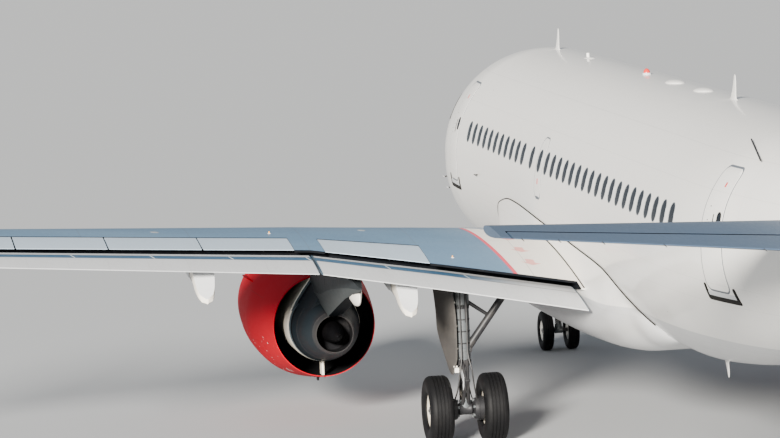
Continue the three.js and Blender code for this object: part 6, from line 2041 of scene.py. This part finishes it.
@dataclass
class MainGear(Gear):
    """One main gear: its leg with stays, links, brakes and hoses, the leg's door, and a pair of wheels."""

    side: Side
    clear: float = 0.1287  # from the leg's line to the inner face of its door

    def build(self) -> None:
        """Makes every piece of this gear."""
        x, side = self.side.value * MAIN_X, self.side.value
        label = self.side.label
        skin = Skin(f"main_gear_leg_{label}_skin")
        self.bars(skin, MAIN_BARS, x, MAIN_S, side)
        self.housing(skin, MAIN_WHEEL, x, MAIN_S, 0.12, 0.105, 1)
        for out in (-1, 1):
            self.brake(skin, x, out)
        for radius, corners in MAIN_HOSES:
            self.hose(skin, corners, x, MAIN_S, side, radius, 3)
        for z in np.arange(1.7, 2.9, 0.2):
            skin.turned([(z - 0.012, 0.126), (z - 0.008, 0.1345), (z + 0.008, 0.1345), (z + 0.012, 0.126)],
                        (x, MAIN_S, 0), "z", 1, 40, loop=True)
        finishes = [GEAR_PAINT, DARK_STEEL, CHROME, HOSE]
        fit(skin.build(finishes), "airframe", "gear_paint", f"main_gear_leg_{label}")
        self.door(x)
        tyres = {side: f"main_tyre_outer_{label}", -side: f"main_tyre_inner_{label}"}
        self.wheels(MAIN_WHEEL, f"main_wheels_{label}", x, MAIN_S, tyres)

    def brake(self, skin: Skin, x: float, out: int) -> None:
        """Adds a brake: a stack of discs and a carrier with pistons, between the leg and a wheel."""
        profile = np.array([
            (0.135, 0.066), (0.135, 0.14), (0.155, 0.175), (0.20, 0.18), (0.20, 0.205), (0.225, 0.205),
            (0.225, 0.195), (0.245, 0.195), (0.245, 0.205), (0.30, 0.205), (0.30, 0.066),
        ]) * [out, 1]
        skin.turned(profile, (x, MAIN_S, MAIN_WHEEL.radius), "x", 1, 60, loop=True)
        for turn in np.arange(6) * TURN / 6 + 0.3:
            at = (MAIN_S + 0.145 * math.cos(turn), MAIN_WHEEL.radius + 0.145 * math.sin(turn))
            skin.bar((x + out * 0.118, *at), (x + out * 0.19, *at), 0.026, 0, 14)

    def door(self, x: float) -> None:
        """The fairing panel outboard of the leg: a plate curved fore and aft, ribs inside, and its brackets."""
        side = self.side.value
        table = Table("z front rear out splay", (1.18, 15.95, 16.20, 0.06, 0.0), (1.5, 15.72, 16.30, 0.0, 0.12),
                      (2.0, 15.56, 16.32, 0.0, 0.20), (2.79, 15.56, 16.32, 0.06, 0.20))
        z = steps(table.places, 0.06)
        front, rear, out, splay = (table.smooth(name, z) for name in table.names[1:])
        share = (1 - np.cos(np.linspace(0, math.pi, 14))) / 2
        inner = x + side * (self.clear + out[:, None] + splay[:, None] * (1 - share))
        s = front[:, None] + (rear - front)[:, None] * share
        thick = 0.034 * (0.35 + 0.65 * np.sin(share * math.pi) ** 0.5)
        edge = np.interp(z, [1.18, 1.2, 2.77, 2.79], [0.5, 1, 1, 0.5])[:, None]
        outer = inner + side * thick * edge
        ring = np.concatenate([stack(inner, s, z[:, None]), stack(outer, s, z[:, None])[:, ::-1]], 1)
        skin = Skin(f"main_gear_door_{self.side.label}_skin").loft(ring, 0)
        for level in (1.32, 1.62, 2.0, 2.4):
            reach = float(np.interp(level, z, out)) + self.clear
            low, high = (reach - 0.03, 16.0, level - 0.012), (reach + 0.03, 16.24, level + 0.012)
            skin.block((x + side * low[0], *low[1:]), (x + side * high[0], *high[1:]), 1)
        for level in (1.55, 2.35):
            skin.bar((x + side * 0.10, MAIN_S - 0.14, level), (x + side * 0.14, MAIN_S - 0.14, level), 0.03, 1, 14)
        skin.block((x + side * 0.105, 15.95, 1.22), (x + side * 0.175, 16.27, 1.30), 1)
        piece = skin.build([LEG_DOOR_PAINT, CREAM_PAINT])
        fit(piece, "airframe", "gear_paint", f"main_gear_door_{self.side.label}")


NOSE_BARS = (
    ((0, 0, 2.149), (0, 0, 1.12), 0.092, 0, None), ((0, 0, 1.16), (0, 0, 1.012), 0.118, 0, None),
    ((0, 0, 1.50), (0, 0, 1.44), 0.105, 1, None), ((0, -0.04, 1.33), (0, -0.70, 2.10), 0.042, 0, 0.036),
    ((-0.27, -0.7, 2.105), (0.27, -0.7, 2.105), 0.040, 1, None), ((-0.33, 0, 2.08), (0.33, 0, 2.08), 0.060, 0, None),
    ((0.09, -0.02, 1.36), (0.09, -0.60, 2.04), 0.020, 1, 0.016),
    ((-0.06, -0.07, 1.33), (0.06, -0.07, 1.33), 0.034, 1, None),
    ((-0.22, -0.10, 1.66), (0.22, -0.10, 1.66), 0.026, 0, None),
    ((-0.20, -0.075, 1.07), (0.20, -0.075, 1.07), 0.040, 1, None),
    ((-0.105, -0.02, 1.2), (-0.105, -0.02, 1.9), 0.012, 2, None),
    ((0.105, 0.03, 1.2), (0.105, 0.03, 1.9), 0.012, 2, None),
)
STEERING_BARS = (
    ((0, 0, 1.009), (0, 0, 0.95), 0.112, 0, None), ((0, 0, 0.98), (0, 0, 0.40), 0.064, 1, None),
    ((0, 0, 0.50), (0, 0, 0.40), 0.070, 0, None),
    *pair((0.035, 0.07, 0.965), (0.008, 0.25, 0.748), 0.022, 0, 0.014),
    *pair((0.035, 0.05, 0.445), (0.008, 0.25, 0.748), 0.022, 0, 0.014),
    ((-0.03, 0.25, 0.748), (0.03, 0.25, 0.748), 0.018, 2, None),
    ((-0.055, 0.07, 0.965), (0.055, 0.07, 0.965), 0.018, 2, None),
)


@dataclass
class NoseGear(Gear):
    """The nose gear: fixed leg with its stay, actuator and lamps, steered lower leg, wheels and two doors."""

    lamp_x: float = 0.20
    lamp_z: float = 1.66
    flank: float = 0.405  # from the middle to the inner face of a door

    def build(self) -> None:
        """Makes every piece of the nose gear."""
        skin = Skin("nose_gear_leg_skin")
        self.bars(skin, NOSE_BARS, 0, NOSE_S)
        for side in (-1, 1):
            spot = (side * self.lamp_x, NOSE_S - 0.10, self.lamp_z)
            skin.bar(spot, (spot[0], spot[1] - 0.07, spot[2]), 0.045, 0, 28, 0.075)
            skin.bar((spot[0], spot[1] - 0.069, spot[2]), (spot[0], spot[1] - 0.076, spot[2]), 0.070, 3, 28)
        corners = ((0.05, 0.10, 2.05), (0.07, 0.11, 1.6), (0.06, 0.12, 1.25), (0.03, 0.13, 1.12))
        self.hose(skin, corners, 0, NOSE_S, 1, 0.010, 2)
        finishes = [GEAR_PAINT, DARK_STEEL, HOSE, LAMP_CLEAR]
        fit(skin.build(finishes), "airframe", "gear_paint", "nose_gear_leg")
        self.steering()
        for side in Side:
            self.door(side)
        self.wheels(NOSE_WHEEL, "nose_wheels", 0, NOSE_S, {1: "nose_tyre_left", -1: "nose_tyre_right"})

    def steering(self) -> None:
        """The lower leg: chromed slide, axle housing, torque links and the flat-fronted lug of the tow bar."""
        skin = Skin("nose_gear_steering_skin")
        self.bars(skin, STEERING_BARS, 0, NOSE_S)
        self.housing(skin, NOSE_WHEEL, 0, NOSE_S, 0.078, 0.070, 0)
        skin.block((-0.042, NOSE_S - 0.15, 0.339), (0.042, NOSE_S - 0.055, 0.423), 0, 0.005)
        fit(skin.build([GEAR_PAINT, CHROME, DARK_STEEL]), "nose_steering", "gear_paint", "nose_gear_steering")

    def door(self, side: Side) -> None:
        """One door beside the leg: a plate that bends outwards lower down, with two ribs and hinge arms."""
        table = Table("z out", (1.15, 0.11), (1.4, 0.07), (1.9, 0.0))
        z = steps(table.places, 0.06)
        x = side.value * (self.flank + table.smooth("out", z))[:, None]
        share = (1 - np.cos(np.linspace(0, math.pi, 12))) / 2
        trim = 0.05 * np.maximum(0, 1 - (z - 1.15) / 0.10)[:, None] ** 2
        s = 5.0 + trim + (0.95 - 2 * trim) * share
        thick = 0.028 * side.value
        ring = np.concatenate([stack(x, s, z[:, None]), stack(x + thick, s, z[:, None])[:, ::-1]], 1)
        skin = Skin(f"nose_gear_door_{side.label}_skin").loft(ring, 0)
        for level in (1.3, 1.62):
            inner = side.value * (self.flank + float(table.smooth("out", level)))
            edges = (inner - side.value * 0.02, inner + side.value * 0.004)
            skin.block((edges[0], 5.06, level - 0.012), (edges[1], 5.89, level + 0.012), 1)
        for place in (5.15, 5.8):
            skin.bar((side.value * 0.395, place, 1.78), (side.value * 0.34, place, 1.92), 0.016, 2, 12)
        fit(skin.build([WHITE_PAINT, PRIMER, DARK_STEEL]), "airframe", "hull_paint", f"nose_gear_door_{side.label}")


ASSEMBLIES = [
    Fuselage(), BellyFairing(), *(WingHalf(side) for side in Side), *(Engine(side) for side in Side), Tail(),
    *(MainGear(side) for side in Side), NoseGear(),
]


# Studio


@dataclass(frozen=True)
class Studio:
    """The camera at the photograph's view, a sun low over its shoulder, a pale sky and a pale floor."""

    azimuth: float = 171.084
    elevation: float = 5.787
    roll: float = -2.392
    aim: Place = (5.063, 0.0, 3.931)
    distance: float = 73.494
    focal: float = 4462.69  # in pixels of a picture 780 wide
    width: float = 780.0
    sun_from: Place = (0.40, 0.87, 0.27)
    sun_power: float = 16.0
    sky: Colour = (0.80, 0.86, 0.94)
    sky_power: float = 0.5
    floor: Colour = (0.40, 0.41, 0.42)

    def build(self) -> None:
        """Makes the camera, the lights and the floor."""
        self.camera()
        self.lights()
        self.ground()

    def camera(self) -> None:
        """Places the camera on a sphere about the aim, rolled about its line of sight."""
        turn, rise, roll = (math.radians(angle) for angle in (self.azimuth, self.elevation, self.roll))
        back = Vector((math.sin(turn) * math.cos(rise), -math.cos(turn) * math.cos(rise), math.sin(rise)))
        right = (-back).cross(Vector((0, 0, 1))).normalized()
        up = right.cross(-back)
        rolled = right * math.cos(roll) + up * math.sin(roll)
        upright = up * math.cos(roll) - right * math.sin(roll)
        lens = bpy.data.cameras.new("camera")
        lens.sensor_width = 36.0
        lens.lens = lens.sensor_width * self.focal / self.width
        lens.clip_start, lens.clip_end = 1.0, 2000.0
        camera = bpy.data.objects.new("camera", lens)
        camera.matrix_world = Matrix.Translation(Vector(self.aim) + back * self.distance) @ Matrix(
            (rolled, upright, back)
        ).transposed().to_4x4()
        bpy.context.scene.collection.objects.link(camera)
        bpy.context.scene.camera = camera

    def lights(self) -> None:
        """A soft sun and an even sky."""
        lamp = bpy.data.lights.new("sun", "SUN")
        lamp.energy, lamp.angle, lamp.color = self.sun_power, math.radians(9), (1.0, 0.955, 0.88)
        sun = bpy.data.objects.new("sun", lamp)
        sun.rotation_mode = "QUATERNION"
        sun.rotation_quaternion = Vector(self.sun_from).to_track_quat("Z", "Y")
        bpy.context.scene.collection.objects.link(sun)
        world = bpy.data.worlds.new("sky")
        world.use_nodes = True
        backdrop = world.node_tree.nodes["Background"]
        backdrop.inputs["Color"].default_value = (*self.sky, 1)
        backdrop.inputs["Strength"].default_value = self.sky_power
        bpy.context.scene.world = world

    def ground(self) -> None:
        """A wide thin slab whose top is the ground."""
        span = 500.0
        finish = Finish("floor", self.floor, 0.85, grime=0.0, wave=0.0)
        slab = Skin("floor").block((-span, -span, -0.5), (span, span, 0.0), 0, 0.0)
        slab.build([finish])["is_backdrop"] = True


def main() -> None:
    """Builds the aircraft's sub-assemblies and the studio."""
    logging.basicConfig(level=logging.INFO, format="%(name)s %(message)s")
    for assembly in ASSEMBLIES:
        assembly.build()
    Studio().build()
    boxes = {"cad": CAD_BOX, "visual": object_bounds()}
    sizes = {name: [[round(value, 5) for value in corner] for corner in box] for name, box in boxes.items()}
    log.info("boxes %s", sizes)


if __name__ == "__main__":
    main()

• Problem description
Give back exactly the material above from its opening line to the line bearing "clear: float = 0.1287".

• Answer for this exercise
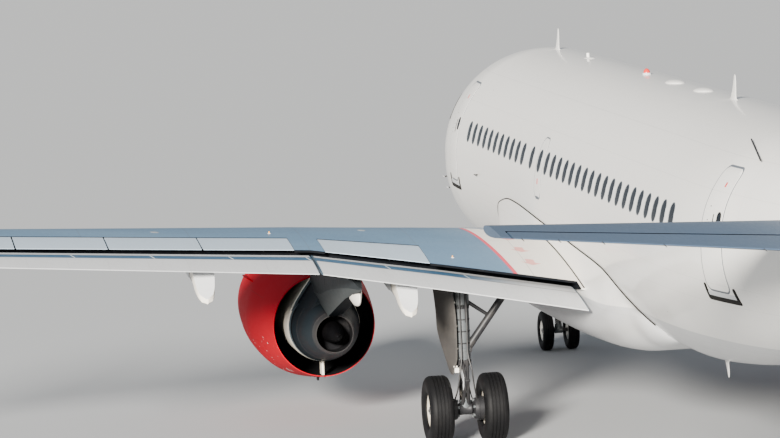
Continue the three.js and Blender code for this object: part 6, from line 2041 of scene.py. This part finishes it.
@dataclass
class MainGear(Gear):
    """One main gear: its leg with stays, links, brakes and hoses, the leg's door, and a pair of wheels."""

    side: Side
    clear: float = 0.1287  # from the leg's line to the inner face of its door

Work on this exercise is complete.